Another important aspect of Ollanta’s programme is the demand for a reform of the constitution. Humala states that when elected, he will call for a Constitutional Assembly that will draw up a new constitution for Peru that will bring more social and economical equality.
He remains however vague on how the new constitution should look like, or how this Constitutional Assembly should be composed. This demand for a change of the constitution is a point that is often put forward in struggles of the working class. Many workers want a change in the property relations in the country: the nationalisation of key sectors of the economy, and a democratic control by workers and peasants over the economy and the wealth of the country. Such demands go much further than the changes Humala wants to press through. Many workers and activists hope that their struggle could push Humala to go much further than he intends.
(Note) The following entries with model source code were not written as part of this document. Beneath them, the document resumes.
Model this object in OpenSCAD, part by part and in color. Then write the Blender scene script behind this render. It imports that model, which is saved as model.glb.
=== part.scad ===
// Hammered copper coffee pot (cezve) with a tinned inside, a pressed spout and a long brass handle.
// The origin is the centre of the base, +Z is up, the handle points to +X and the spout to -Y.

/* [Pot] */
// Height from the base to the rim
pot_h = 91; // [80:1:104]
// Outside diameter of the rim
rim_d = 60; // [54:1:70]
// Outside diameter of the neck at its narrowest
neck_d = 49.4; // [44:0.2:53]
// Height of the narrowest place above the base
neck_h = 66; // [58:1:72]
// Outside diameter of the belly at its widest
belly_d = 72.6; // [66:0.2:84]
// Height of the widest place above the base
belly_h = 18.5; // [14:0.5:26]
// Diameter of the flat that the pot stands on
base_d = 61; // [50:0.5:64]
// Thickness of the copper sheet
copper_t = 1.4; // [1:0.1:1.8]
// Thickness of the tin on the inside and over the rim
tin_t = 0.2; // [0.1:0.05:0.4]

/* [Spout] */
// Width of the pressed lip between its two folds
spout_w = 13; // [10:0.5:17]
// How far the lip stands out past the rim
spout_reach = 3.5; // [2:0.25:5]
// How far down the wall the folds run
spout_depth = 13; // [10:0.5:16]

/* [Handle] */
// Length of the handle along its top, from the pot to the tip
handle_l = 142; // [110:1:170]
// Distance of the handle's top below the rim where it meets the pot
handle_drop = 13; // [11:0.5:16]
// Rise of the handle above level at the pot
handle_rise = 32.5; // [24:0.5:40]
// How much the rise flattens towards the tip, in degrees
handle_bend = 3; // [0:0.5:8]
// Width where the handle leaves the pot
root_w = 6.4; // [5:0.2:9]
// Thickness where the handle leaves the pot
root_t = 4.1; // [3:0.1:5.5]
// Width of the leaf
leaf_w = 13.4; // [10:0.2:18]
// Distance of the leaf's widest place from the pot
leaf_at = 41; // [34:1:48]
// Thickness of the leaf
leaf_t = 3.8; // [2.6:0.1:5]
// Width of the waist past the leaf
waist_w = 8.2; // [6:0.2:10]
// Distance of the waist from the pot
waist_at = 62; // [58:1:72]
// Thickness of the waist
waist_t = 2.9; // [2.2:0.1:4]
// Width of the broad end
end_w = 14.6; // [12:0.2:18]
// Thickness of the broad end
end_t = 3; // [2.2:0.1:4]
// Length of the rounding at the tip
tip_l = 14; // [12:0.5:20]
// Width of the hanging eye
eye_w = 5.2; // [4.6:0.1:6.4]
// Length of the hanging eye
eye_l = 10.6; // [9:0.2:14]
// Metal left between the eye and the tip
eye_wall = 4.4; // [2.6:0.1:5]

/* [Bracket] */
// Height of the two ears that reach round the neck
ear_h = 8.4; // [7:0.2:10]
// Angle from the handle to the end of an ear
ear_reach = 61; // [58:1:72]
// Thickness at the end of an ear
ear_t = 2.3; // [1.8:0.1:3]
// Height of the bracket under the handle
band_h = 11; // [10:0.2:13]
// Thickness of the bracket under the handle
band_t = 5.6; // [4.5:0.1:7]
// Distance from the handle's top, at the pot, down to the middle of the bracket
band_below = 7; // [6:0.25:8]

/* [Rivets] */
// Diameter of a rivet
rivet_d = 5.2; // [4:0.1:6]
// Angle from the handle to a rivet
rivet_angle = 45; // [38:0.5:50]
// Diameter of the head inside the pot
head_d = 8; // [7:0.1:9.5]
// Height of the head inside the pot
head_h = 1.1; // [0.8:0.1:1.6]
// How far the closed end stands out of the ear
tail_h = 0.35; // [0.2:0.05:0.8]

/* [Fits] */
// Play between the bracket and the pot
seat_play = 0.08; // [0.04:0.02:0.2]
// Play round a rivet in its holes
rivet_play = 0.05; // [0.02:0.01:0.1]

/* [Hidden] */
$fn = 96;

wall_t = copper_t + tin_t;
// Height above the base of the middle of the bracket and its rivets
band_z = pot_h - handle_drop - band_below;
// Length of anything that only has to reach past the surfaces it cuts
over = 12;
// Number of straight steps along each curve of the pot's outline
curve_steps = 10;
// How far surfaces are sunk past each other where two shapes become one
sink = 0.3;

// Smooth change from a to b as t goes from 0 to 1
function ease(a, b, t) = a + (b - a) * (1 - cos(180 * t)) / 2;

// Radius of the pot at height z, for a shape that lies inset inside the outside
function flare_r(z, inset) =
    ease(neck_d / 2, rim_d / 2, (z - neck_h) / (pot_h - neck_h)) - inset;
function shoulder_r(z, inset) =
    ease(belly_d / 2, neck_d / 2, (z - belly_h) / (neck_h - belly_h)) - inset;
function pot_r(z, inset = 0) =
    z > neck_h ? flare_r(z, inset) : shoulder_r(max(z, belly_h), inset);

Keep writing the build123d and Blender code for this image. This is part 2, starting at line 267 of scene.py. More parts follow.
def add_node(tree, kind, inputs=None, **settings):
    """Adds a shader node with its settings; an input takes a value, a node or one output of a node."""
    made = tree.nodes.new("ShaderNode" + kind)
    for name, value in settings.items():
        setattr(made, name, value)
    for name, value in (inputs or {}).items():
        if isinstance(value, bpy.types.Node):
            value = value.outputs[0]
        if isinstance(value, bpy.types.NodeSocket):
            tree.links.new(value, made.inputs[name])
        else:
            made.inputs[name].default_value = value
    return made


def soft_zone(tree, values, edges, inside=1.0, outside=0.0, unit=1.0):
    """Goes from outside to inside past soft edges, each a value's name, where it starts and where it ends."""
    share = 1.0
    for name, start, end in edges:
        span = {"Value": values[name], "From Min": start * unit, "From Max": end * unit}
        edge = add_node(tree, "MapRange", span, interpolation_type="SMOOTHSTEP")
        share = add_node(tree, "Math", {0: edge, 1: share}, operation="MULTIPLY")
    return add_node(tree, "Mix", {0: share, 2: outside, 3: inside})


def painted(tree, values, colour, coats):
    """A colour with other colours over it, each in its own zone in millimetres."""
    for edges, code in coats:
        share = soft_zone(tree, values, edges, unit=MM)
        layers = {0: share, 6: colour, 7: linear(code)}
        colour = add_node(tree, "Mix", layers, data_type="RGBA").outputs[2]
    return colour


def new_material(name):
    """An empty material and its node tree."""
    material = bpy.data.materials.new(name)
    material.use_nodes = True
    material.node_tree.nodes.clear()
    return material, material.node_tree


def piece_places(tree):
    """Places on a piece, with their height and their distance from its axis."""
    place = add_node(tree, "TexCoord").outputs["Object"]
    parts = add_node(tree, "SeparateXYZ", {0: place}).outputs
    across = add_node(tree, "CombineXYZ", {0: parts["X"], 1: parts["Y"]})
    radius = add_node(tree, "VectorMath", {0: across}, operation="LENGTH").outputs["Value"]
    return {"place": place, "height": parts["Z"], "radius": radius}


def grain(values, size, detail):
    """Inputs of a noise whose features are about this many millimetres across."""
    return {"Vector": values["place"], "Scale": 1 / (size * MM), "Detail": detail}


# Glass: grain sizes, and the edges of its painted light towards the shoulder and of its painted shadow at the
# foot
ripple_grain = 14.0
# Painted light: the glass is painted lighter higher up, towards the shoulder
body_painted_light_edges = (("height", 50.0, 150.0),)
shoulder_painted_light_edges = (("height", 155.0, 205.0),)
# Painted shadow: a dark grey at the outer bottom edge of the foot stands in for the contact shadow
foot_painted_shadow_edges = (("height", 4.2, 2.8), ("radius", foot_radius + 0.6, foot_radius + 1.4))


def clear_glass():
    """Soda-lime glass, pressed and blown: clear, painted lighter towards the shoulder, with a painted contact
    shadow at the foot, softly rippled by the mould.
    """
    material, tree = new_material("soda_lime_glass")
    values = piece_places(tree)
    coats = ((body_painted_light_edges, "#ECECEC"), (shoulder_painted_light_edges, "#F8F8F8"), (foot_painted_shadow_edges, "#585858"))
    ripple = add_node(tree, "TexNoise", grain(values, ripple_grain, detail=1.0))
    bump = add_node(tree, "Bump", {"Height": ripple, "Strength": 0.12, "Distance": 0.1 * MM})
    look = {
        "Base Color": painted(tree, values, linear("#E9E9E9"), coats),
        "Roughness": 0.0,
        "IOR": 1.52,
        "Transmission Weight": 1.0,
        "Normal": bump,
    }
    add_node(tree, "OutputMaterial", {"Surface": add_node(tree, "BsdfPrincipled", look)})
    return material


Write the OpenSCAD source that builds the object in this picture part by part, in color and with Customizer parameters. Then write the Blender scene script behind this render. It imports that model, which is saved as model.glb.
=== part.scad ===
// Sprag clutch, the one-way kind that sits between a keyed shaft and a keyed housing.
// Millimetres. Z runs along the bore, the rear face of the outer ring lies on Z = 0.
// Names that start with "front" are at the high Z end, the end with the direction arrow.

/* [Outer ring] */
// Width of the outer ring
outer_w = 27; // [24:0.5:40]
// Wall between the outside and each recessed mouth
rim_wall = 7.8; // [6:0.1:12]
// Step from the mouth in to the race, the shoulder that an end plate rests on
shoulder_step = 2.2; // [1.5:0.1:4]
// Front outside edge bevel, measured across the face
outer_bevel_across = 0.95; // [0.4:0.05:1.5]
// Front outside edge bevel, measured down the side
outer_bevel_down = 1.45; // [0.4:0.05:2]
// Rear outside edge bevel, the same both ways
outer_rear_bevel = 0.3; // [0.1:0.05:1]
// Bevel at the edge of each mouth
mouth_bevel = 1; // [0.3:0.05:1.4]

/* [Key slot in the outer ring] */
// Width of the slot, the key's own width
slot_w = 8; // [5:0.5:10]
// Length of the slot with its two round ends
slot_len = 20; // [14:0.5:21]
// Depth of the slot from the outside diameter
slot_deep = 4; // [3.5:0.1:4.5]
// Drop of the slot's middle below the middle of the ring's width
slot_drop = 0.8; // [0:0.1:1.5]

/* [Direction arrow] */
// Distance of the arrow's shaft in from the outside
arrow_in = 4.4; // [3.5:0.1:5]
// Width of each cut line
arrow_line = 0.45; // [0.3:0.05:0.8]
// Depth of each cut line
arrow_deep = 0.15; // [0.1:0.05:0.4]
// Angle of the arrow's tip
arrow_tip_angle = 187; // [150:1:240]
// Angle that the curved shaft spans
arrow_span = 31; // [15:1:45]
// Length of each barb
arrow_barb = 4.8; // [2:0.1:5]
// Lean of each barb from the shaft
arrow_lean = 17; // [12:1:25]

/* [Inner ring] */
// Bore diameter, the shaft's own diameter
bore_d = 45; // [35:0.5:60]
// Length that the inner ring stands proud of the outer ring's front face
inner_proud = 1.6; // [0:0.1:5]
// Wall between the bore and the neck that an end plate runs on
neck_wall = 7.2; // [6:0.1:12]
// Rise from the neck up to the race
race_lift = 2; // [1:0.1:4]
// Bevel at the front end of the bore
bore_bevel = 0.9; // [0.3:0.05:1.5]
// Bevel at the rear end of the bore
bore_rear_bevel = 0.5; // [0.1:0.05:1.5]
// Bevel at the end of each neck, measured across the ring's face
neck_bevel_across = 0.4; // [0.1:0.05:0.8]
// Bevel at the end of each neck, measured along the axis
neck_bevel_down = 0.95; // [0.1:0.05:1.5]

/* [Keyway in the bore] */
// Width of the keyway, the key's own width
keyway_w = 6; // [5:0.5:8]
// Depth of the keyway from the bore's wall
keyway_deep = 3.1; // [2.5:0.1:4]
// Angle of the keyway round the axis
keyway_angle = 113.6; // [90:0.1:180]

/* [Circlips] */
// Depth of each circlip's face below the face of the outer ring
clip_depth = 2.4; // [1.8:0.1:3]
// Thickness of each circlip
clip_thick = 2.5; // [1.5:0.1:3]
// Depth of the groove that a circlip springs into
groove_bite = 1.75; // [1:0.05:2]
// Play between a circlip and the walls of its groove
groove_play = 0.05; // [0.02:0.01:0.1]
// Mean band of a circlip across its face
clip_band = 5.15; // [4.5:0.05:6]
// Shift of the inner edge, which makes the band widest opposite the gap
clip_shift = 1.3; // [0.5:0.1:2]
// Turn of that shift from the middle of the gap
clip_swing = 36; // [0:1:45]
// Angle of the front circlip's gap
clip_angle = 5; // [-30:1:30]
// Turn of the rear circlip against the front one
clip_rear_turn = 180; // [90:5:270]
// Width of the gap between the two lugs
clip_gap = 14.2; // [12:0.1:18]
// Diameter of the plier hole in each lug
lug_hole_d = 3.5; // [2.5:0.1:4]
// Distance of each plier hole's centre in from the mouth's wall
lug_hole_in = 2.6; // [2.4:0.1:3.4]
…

This opens up the prospect of major struggles in Peru in the next months and years as the hopes and expectations of the masses are dashed if Humala follows the Lula road but without the economic growth that Brazil has experieinced in recent years.
The workers movement needs its own organisations and programme
It is important that the workers movement in Peru takes the initiative to build a political alternative. The demand for constitutional reform should be concretised to a demand for real reforms including nationalisation of the mining sector, oil–and gas exploration, the banks and the key sectors of the economy. This should be linked with a fighting programme to struggle for a free and qualitative education system and a national health service in Peru, to offer a substantial increase in the minimum wage to 2.000 soles monthly, and an automatic indexation of the salaries with the increase in food prices. There should be a regularisation of the informal economy on workers’ rights and salaries, a national agricultural reform programme that would offer poor farmers a fair price for their products, and that will offer food at affordable prices to the population. The movement for a new constitution should be transformed into an active political movement of combative militants of the workers’ movement that form committees in factories, villages and neighbourhoods. These committees can play an important role in enlarging the struggle that is already taking place today, and could offer a concrete alternative to those poorest layers of the population that today remain outside of the political life in Peru. The Constitutional Assembly should be made up of representatives that are democratically elected by these committees, and the Assembly should form a government of workers and poor peasants, that will execute the described reforms. Such a government will be performing a real socialist policy, independent of the multinationals and of the Peruvian bourgeoisie. Only this democratic socialism, in which the wealth in society is under democratic control of the workers’ movement, would permit such a policy.